Prediction of Delamination Failure in Quad Flat No-Lead Packages Using Combined Experimental and Simulation Methods

Abstract

In this research, finite-element analysis and failure analysis were performed to analyze delamination failure in quad flat no-lead (QFN) packages. Although a QFN is a traditional package and represents mature technology, the reliability standards of QFNs in automotive applications have become strict. The quality requirements of QFNs are increasing and require that no delamination or voids occur inside the package during the reflow process and precondition tests. Therefore, interfacial delamination is still a critical reliability issue for QFNs. Delamination failure weakens the internal structural strength of a QFN and affects the product reliability. In the interface delamination, initially generated small voids gradually expand due to hygromechanical stress during the moisture sensitivity level test.

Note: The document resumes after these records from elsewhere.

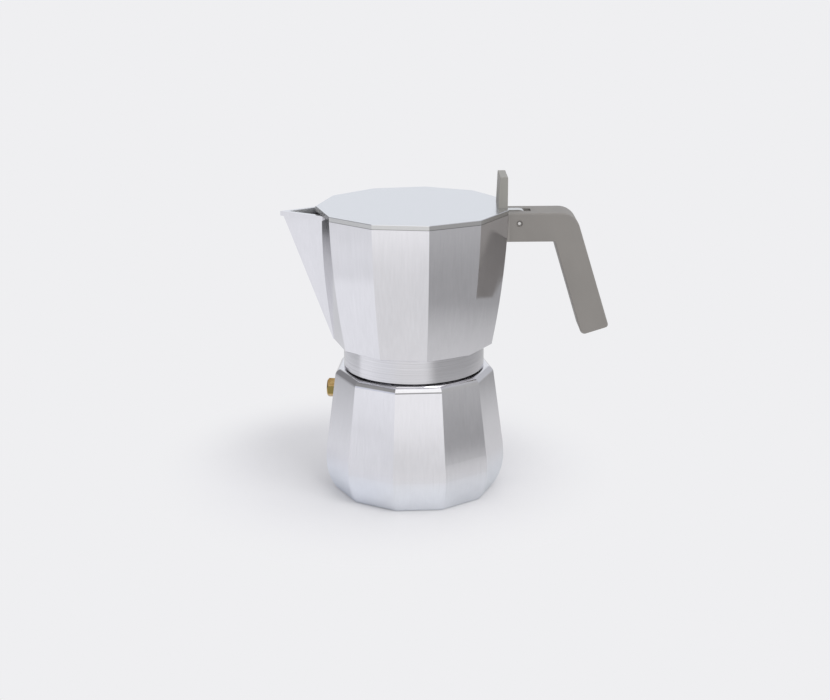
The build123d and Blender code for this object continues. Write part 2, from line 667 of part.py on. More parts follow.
# ---------------------------------------------------------------- handle
with BuildPart() as handle:
    with BuildSketch(Plane.XZ) as outline:
        outer_x, outer_z = GRIP_OUTER_FOOT
        inner_x, inner_z = GRIP_INNER_FOOT
        outer_lean = tan(radians(GRIP_OUTER_LEAN))
        inner_lean = tan(radians(GRIP_INNER_LEAN))
        corners = [
            ((HANDLE_END, HANDLE_TOP), 0),
            ((outer_x - outer_lean * (HANDLE_TOP - outer_z), HANDLE_TOP), SHOULDER_RADIUS),
            (GRIP_OUTER_FOOT, GRIP_OUTER_RADIUS),
            (GRIP_INNER_FOOT, GRIP_INNER_RADIUS),
            ((inner_x - inner_lean * (ARM_BOTTOM - inner_z), ARM_BOTTOM), ELBOW_RADIUS),
            ((HANDLE_END - HANDLE_END_LEAN * (HANDLE_TOP - ARM_BOTTOM), ARM_BOTTOM), 0),
        ]
        Polygon(*[corner for corner, radius in corners], align=None)
        for corner, radius in corners:
            if radius:
                fillet(outline.vertices().sort_by_distance(corner)[0], radius)
    extrude(amount=HANDLE_HALF_WIDTH, both=True)
    fillet(handle.faces().filter_by(Axis.Y).edges(), HANDLE_EDGE)
    # pocket for the tongue, slot for the lid's lug
    with BuildSketch(Plane.XZ):
        with Locations((POCKET_END / 2, (POCKET_BOTTOM + POCKET_TOP) / 2)):
            Rectangle(POCKET_END, POCKET_TOP - POCKET_BOTTOM)
    extrude(amount=POCKET_HALF_WIDTH, both=True, mode=Mode.SUBTRACT)
    with BuildSketch(Plane.XZ):
        with Locations((SLOT_END / 2, SLOT_BOTTOM + CUT)):
            Rectangle(SLOT_END, 2 * CUT)
    extrude(amount=SLOT_HALF_WIDTH, both=True, mode=Mode.SUBTRACT)
    # hinge pin hole with a round recess at each end
    with BuildSketch(Plane.XZ):
        with Locations((PIN_X, PIN_Z)):
            Circle(PIN_RADIUS + PRESS_FIT)
    extrude(amount=HANDLE_HALF_WIDTH, both=True, mode=Mode.SUBTRACT)
    for end in (-1, 1):
        with BuildSketch(Plane.XZ.offset(end * HANDLE_HALF_WIDTH)):
            with Locations((PIN_X, PIN_Z)):
                Circle(PIN_RECESS_RADIUS)
        extrude(amount=-end * PIN_RECESS_DEPTH, mode=Mode.SUBTRACT)
    # screw hole from below, with a sunk head
    with BuildSketch(Plane.XY.offset(ARM_BOTTOM)):
        with Locations((HANDLE_SCREW_X, 0)):
            Circle(HANDLE_SCREW_RADIUS + SIT_FIT)
    extrude(amount=CUT, mode=Mode.SUBTRACT)
    with BuildSketch(Plane.XY.offset(ARM_BOTTOM)):
        with Locations((HANDLE_SCREW_X, 0)):
            Circle(HANDLE_SCREW_HEAD + SIT_FIT)
    extrude(amount=HANDLE_SCREW_RECESS + HANDLE_SCREW_HEAD_HEIGHT, mode=Mode.SUBTRACT)
save(handle.part, "handle")

screw_head_foot = ARM_BOTTOM + HANDLE_SCREW_RECESS
with BuildPart() as handle_screw:
    with BuildSketch(Plane.XY.offset(screw_head_foot)):
        with Locations((HANDLE_SCREW_X, 0)):
            Circle(HANDLE_SCREW_HEAD)
    extrude(amount=HANDLE_SCREW_HEAD_HEIGHT)
    chamfer(handle_screw.edges().group_by(Axis.Z)[0], EDGE_BREAK)
    with BuildSketch(Plane.XY.offset(screw_head_foot)):
        with Locations((HANDLE_SCREW_X, 0)):
            Circle(HANDLE_SCREW_RADIUS)
    extrude(amount=HANDLE_SCREW_LENGTH)
    with BuildSketch(Plane.XY.offset(ARM_BOTTOM)):
        with Locations((HANDLE_SCREW_X, 0)):
            RegularPolygon(HANDLE_SCREW_SOCKET, 6)
    extrude(amount=HANDLE_SCREW_HEAD_HEIGHT, mode=Mode.SUBTRACT)
save(handle_screw.part, "handle_screw")

with BuildPart() as hinge_pin:
    with BuildSketch(Plane.XZ):
        with Locations((PIN_X, PIN_Z)):
            Circle(PIN_RADIUS)
    extrude(amount=PIN_LENGTH / 2, both=True)
    chamfer(hinge_pin.edges(), EDGE_BREAK)
save(hinge_pin.part, "hinge_pin")
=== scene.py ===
"""Finishes, small repeated parts and studio for a faceted stovetop moka pot."""

import json
import math

import bpy
from bpy.props import FloatProperty, FloatVectorProperty, IntProperty, PointerProperty
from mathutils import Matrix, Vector


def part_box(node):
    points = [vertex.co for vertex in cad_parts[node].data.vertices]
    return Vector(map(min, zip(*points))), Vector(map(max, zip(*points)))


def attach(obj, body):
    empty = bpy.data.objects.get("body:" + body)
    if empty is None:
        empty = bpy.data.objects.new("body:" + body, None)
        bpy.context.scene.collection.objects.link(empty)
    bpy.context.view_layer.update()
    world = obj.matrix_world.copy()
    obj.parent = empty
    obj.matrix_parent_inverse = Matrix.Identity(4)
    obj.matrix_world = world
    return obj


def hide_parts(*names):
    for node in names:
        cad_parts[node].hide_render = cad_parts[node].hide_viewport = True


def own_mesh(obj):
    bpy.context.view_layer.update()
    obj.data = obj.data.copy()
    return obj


bl_info = {
    "name": "Faceted moka pot",
    "version": (1, 0, 0),
    "blender": (4, 5, 0),
    "location": "3D View > Sidebar > Moka pot",
    "description": "Dresses the moka pot in its metals and plastic on a pale studio floor",
    "category": "Object",
}

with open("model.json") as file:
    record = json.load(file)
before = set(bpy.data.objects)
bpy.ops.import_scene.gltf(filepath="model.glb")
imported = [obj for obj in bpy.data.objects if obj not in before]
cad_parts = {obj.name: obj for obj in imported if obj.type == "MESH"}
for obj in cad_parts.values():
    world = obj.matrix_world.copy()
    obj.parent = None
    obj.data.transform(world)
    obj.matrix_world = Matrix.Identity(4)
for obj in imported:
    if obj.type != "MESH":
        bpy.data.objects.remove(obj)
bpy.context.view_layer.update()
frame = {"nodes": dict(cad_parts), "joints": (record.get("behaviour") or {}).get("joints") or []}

MM = 0.001
SHOULDER_TOP = 76.4 * MM  # the boiler is turned above this height
COLLAR_TOP = 92.9 * MM  # the collector is turned below this height
LID_EDGE_BREAK = 0.28 * MM
MIDDLE = (0.3, 0.7)  # where most values of a noise lie
# shank radius, head height and socket radius of the socket screws
LEVER_SCREW = (1.0 * MM, 0.9 * MM, 0.7 * MM)
HANDLE_SCREW = (2.0 * MM, 1.3 * MM, 1.5 * MM)


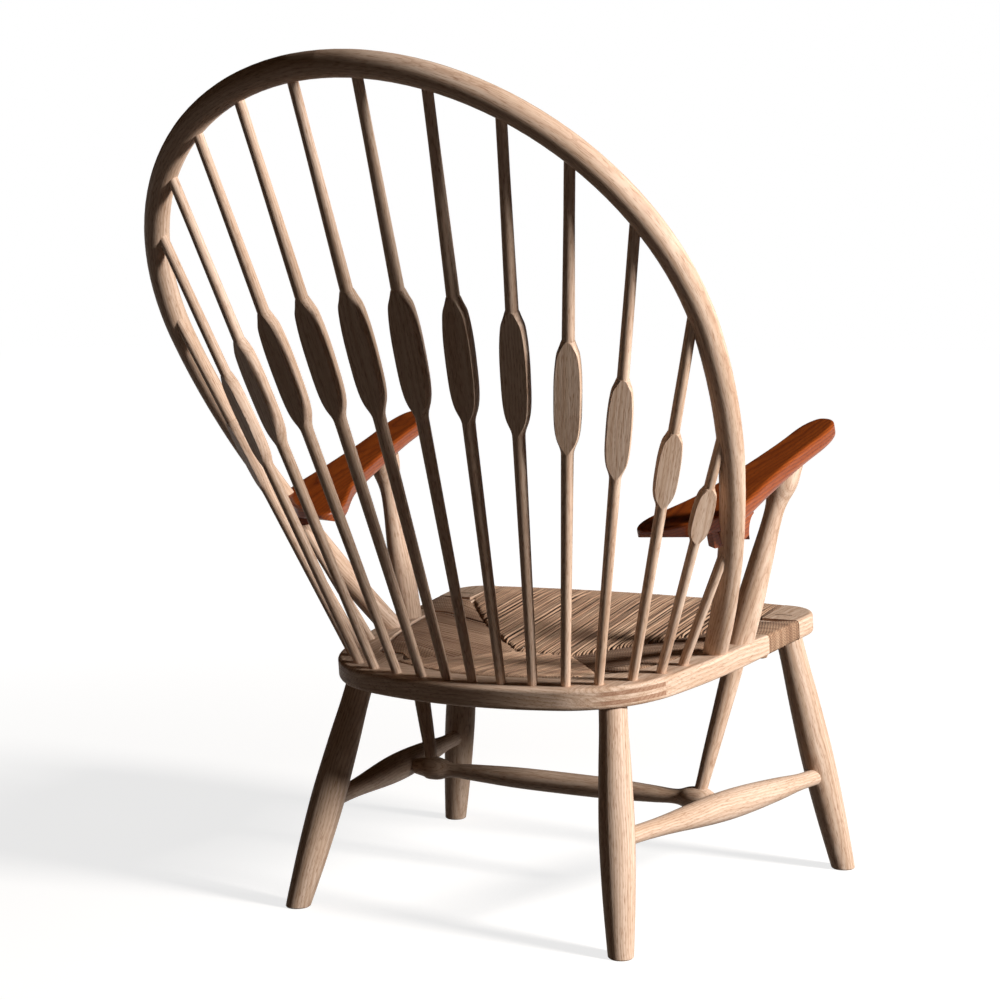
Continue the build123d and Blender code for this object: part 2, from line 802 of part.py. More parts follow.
def hoop_socket():
    foot = hoop_point(hoop_length)
    inside = hoop_point(hoop_length - hoop_tenon_depth)
    return socket(inside, past(inside, foot, hoop_tenon_depth), hoop_tenon_radius)


def seat_sockets():
    """All the round holes in the seat's wood, for the sitter's left."""
    rear_foot, rear_top = rear_leg_axis
    front_foot, front_top = front_leg_axis
    cuts = [spindle_socket_in_seat(number) for number in spindle_numbers]
    cuts.append(hoop_socket())
    cuts.append(socket(rear_foot, rear_tenon_end(), rear_tenon_radius))
    cuts.append(socket(front_foot, front_tenon_end(), front_tenon_radius, overrun))
    cuts.append(socket(post_foot, post_on_seat, post_through_radius, overrun))
    return cuts


def hoop_sockets():
    cuts = [spindle_socket_in_hoop(number) for number in spindle_numbers]
    return cuts + [rod(*arm_dowel_ends(socket_bottom_gap), arm_dowel_radius + fit_clearance)]


# The pieces
left_seat_sockets = seat_sockets()
left_hoop_sockets = hoop_sockets()
all_seat_sockets = left_seat_sockets + mirrored(left_seat_sockets)
post_foot_socket = socket(post_under_seat, post_foot, post_foot_radius)
post_top = past(post_foot, post_under_arm, post_tenon_depth)
dowel_socket = rod(*arm_dowel_ends(socket_bottom_gap), arm_dowel_radius + fit_clearance)
middle_joint = Vector(0, cross_joint.Y, cross_joint.Z)

nodes = {
    "back_hoop": hoop() - left_hoop_sockets - mirrored(left_hoop_sockets),
    "seat_rear_rail": rear_rail() - all_seat_sockets,
    "seat_front_rail": front_rail(),
    "woven_seat": woven_seat(),
    "cross_stretcher": cross_stretcher() - [post_foot_socket, post_foot_socket.mirror(Plane.YZ)],
}
left_nodes = {
    "seat_side_rail": side_rail() - left_seat_sockets,
    "leg_rear": rear_leg(),
    "leg_front": front_leg(),
    "leg_wedge": wedge(),
    "side_stretcher": side_stretcher() - socket(middle_joint, cross_joint, cross_stretcher_end_radius),
    "arm_post": arm_post(),
    "armrest": armrest() - socket(post_on_seat, post_top, post_tenon_radius) - dowel_socket,
    "arm_dowel": rod(*arm_dowel_ends(), arm_dowel_radius),
}
for number in spindle_numbers:
    nodes[f"spindle_left_{number + 1}"] = spindle(number)
    nodes[f"spindle_right_{number + 1}"] = spindle(number).mirror(Plane.YZ)
for name, piece in left_nodes.items():
    nodes[f"{name}_left"] = piece
    nodes[f"{name}_right"] = piece.mirror(Plane.YZ)

for name, piece in nodes.items():
    piece.label = name
    export_step(piece, f"parts/{name}.step")
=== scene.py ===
import bpy
import bmesh
import random
from math import cos, radians, sin, sqrt
from mathutils import Matrix, Vector


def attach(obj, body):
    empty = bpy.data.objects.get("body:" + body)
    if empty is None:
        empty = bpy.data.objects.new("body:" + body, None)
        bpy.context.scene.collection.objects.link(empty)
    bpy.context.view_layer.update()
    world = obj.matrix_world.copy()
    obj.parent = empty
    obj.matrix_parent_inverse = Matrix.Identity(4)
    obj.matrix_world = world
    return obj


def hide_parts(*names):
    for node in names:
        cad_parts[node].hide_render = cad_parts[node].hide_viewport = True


bpy.context.scene.view_settings.view_transform = "Standard"
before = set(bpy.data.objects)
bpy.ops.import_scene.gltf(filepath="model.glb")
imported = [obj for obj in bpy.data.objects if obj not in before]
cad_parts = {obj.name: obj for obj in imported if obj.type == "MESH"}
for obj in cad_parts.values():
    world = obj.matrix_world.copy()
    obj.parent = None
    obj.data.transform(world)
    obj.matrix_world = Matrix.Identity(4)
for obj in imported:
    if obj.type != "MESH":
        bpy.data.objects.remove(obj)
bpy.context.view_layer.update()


# ---------------------------------------------------------------- the back hoop
# The hoop is one long bar of oak, steamed and bent, then rounded and finished with soap. The grain
# follows the bend, so the rings and pores run along the bar, and the soap leaves it pale and matt.

def colour(code):
    """An sRGB hex value as linear red, green, blue and alpha."""
    channels = [int(code[place:place + 2], 16) / 255 for place in (1, 3, 5)]
    return [c / 12.92 if c <= 0.04045 else ((c + 0.055) / 1.055) ** 2.4 for c in channels] + [1]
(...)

In addition, moisture penetration into the package can result in not only electrical failure but also chemical reactions that lead to corrosion. In this study, delamination occurs on the interface between the Cu pad and molding compound during the precondition tests. The available evidence indicates that the bonding strength between Ag plating on the Cu pad and molding compound is weak. Most delamination failure sites are located in the area of Ag plating according to scanning acoustic tomography (SAT) observations. To accurately predict the delamination failure in QFNs, the shear force on the molding compound/Ag plating and molding compound/Cu is combined with finite element modeling. Parametric analysis is conducted to determine the optimal design of the geometric structure in the QFN to combat delamination failure. This investigation can help improve the product reliability by preventing delamination failure in the QFN package through the analysis of the physics of failure (PoF).